_SHORT TASK_. The data must be written out once more, precisely as given.

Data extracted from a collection
-----

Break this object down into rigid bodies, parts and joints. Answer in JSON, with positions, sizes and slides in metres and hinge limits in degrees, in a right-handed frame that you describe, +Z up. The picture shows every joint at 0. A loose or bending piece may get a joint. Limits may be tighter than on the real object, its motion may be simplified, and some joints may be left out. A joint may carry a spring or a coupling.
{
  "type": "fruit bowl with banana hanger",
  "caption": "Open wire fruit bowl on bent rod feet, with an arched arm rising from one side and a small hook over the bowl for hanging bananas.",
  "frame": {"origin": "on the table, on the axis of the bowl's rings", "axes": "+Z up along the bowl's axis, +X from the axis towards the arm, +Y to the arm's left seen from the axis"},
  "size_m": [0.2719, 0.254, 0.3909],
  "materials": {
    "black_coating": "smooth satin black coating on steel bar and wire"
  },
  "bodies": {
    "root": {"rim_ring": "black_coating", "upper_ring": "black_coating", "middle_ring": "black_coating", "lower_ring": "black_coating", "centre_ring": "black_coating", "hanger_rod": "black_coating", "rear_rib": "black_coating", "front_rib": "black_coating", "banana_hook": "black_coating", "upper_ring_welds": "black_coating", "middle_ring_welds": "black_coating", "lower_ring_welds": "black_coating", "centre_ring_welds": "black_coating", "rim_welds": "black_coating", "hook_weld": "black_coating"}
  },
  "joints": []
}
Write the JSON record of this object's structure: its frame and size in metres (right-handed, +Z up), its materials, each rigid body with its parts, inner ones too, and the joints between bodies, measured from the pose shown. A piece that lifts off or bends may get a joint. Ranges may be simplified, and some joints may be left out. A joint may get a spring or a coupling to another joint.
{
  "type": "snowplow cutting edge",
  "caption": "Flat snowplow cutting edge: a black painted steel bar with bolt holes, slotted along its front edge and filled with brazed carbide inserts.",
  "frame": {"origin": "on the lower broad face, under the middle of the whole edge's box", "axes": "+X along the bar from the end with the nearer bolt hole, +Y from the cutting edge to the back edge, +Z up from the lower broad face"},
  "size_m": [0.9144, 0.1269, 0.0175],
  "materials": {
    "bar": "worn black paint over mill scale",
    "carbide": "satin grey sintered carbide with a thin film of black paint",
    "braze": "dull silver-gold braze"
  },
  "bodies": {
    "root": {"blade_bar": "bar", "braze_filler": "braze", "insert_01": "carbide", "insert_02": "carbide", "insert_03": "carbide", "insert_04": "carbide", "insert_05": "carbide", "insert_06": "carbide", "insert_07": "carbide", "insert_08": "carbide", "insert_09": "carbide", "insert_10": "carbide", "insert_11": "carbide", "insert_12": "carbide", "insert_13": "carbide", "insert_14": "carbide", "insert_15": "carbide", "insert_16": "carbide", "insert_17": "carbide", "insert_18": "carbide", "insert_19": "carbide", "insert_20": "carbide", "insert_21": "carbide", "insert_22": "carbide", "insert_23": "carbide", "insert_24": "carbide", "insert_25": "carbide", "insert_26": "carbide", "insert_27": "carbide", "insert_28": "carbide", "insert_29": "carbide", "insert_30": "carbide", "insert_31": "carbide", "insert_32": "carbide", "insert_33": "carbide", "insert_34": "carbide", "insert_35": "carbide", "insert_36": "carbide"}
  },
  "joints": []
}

-----

_FINISHED EXERCISE_.
Break this object down into rigid bodies, parts and joints. Answer in JSON, with positions, sizes and slides in metres and hinge limits in degrees, in a right-handed frame that you describe, +Z up. The picture shows every joint at 0. A loose or bending piece may get a joint. Limits may be tighter than on the real object, its motion may be simplified, and some joints may be left out. A joint may carry a spring or a coupling.
{
  "type": "fruit bowl with banana hanger",
  "caption": "Open wire fruit bowl on bent rod feet, with an arched arm rising from one side and a small hook over the bowl for hanging bananas.",
  "frame": {"origin": "on the table, on the axis of the bowl's rings", "axes": "+Z up along the bowl's axis, +X from the axis towards the arm, +Y to the arm's left seen from the axis"},
  "size_m": [0.2719, 0.254, 0.3909],
  "materials": {
    "black_coating": "smooth satin black coating on steel bar and wire"
  },
  "bodies": {
    "root": {"rim_ring": "black_coating", "upper_ring": "black_coating", "middle_ring": "black_coating", "lower_ring": "black_coating", "centre_ring": "black_coating", "hanger_rod": "black_coating", "rear_rib": "black_coating", "front_rib": "black_coating", "banana_hook": "black_coating", "upper_ring_welds": "black_coating", "middle_ring_welds": "black_coating", "lower_ring_welds": "black_coating", "centre_ring_welds": "black_coating", "rim_welds": "black_coating", "hook_weld": "black_coating"}
  },
  "joints": []
}
Write the JSON record of this object's structure: its frame and size in metres (right-handed, +Z up), its materials, each rigid body with its parts, inner ones too, and the joints between bodies, measured from the pose shown. A piece that lifts off or bends may get a joint. Ranges may be simplified, and some joints may be left out. A joint may get a spring or a coupling to another joint.
{
  "type": "snowplow cutting edge",
  "caption": "Flat snowplow cutting edge: a black painted steel bar with bolt holes, slotted along its front edge and filled with brazed carbide inserts.",
  "frame": {"origin": "on the lower broad face, under the middle of the whole edge's box", "axes": "+X along the bar from the end with the nearer bolt hole, +Y from the cutting edge to the back edge, +Z up from the lower broad face"},
  "size_m": [0.9144, 0.1269, 0.0175],
  "materials": {
    "bar": "worn black paint over mill scale",
    "carbide": "satin grey sintered carbide with a thin film of black paint",
    "braze": "dull silver-gold braze"
  },
  "bodies": {
    "root": {"blade_bar": "bar", "braze_filler": "braze", "insert_01": "carbide", "insert_02": "carbide", "insert_03": "carbide", "insert_04": "carbide", "insert_05": "carbide", "insert_06": "carbide", "insert_07": "carbide", "insert_08": "carbide", "insert_09": "carbide", "insert_10": "carbide", "insert_11": "carbide", "insert_12": "carbide", "insert_13": "carbide", "insert_14": "carbide", "insert_15": "carbide", "insert_16": "carbide", "insert_17": "carbide", "insert_18": "carbide", "insert_19": "carbide", "insert_20": "carbide", "insert_21": "carbide", "insert_22": "carbide", "insert_23": "carbide", "insert_24": "carbide", "insert_25": "carbide", "insert_26": "carbide", "insert_27": "carbide", "insert_28": "carbide", "insert_29": "carbide", "insert_30": "carbide", "insert_31": "carbide", "insert_32": "carbide", "insert_33": "carbide", "insert_34": "carbide", "insert_35": "carbide", "insert_36": "carbide"}
  },
  "joints": []
}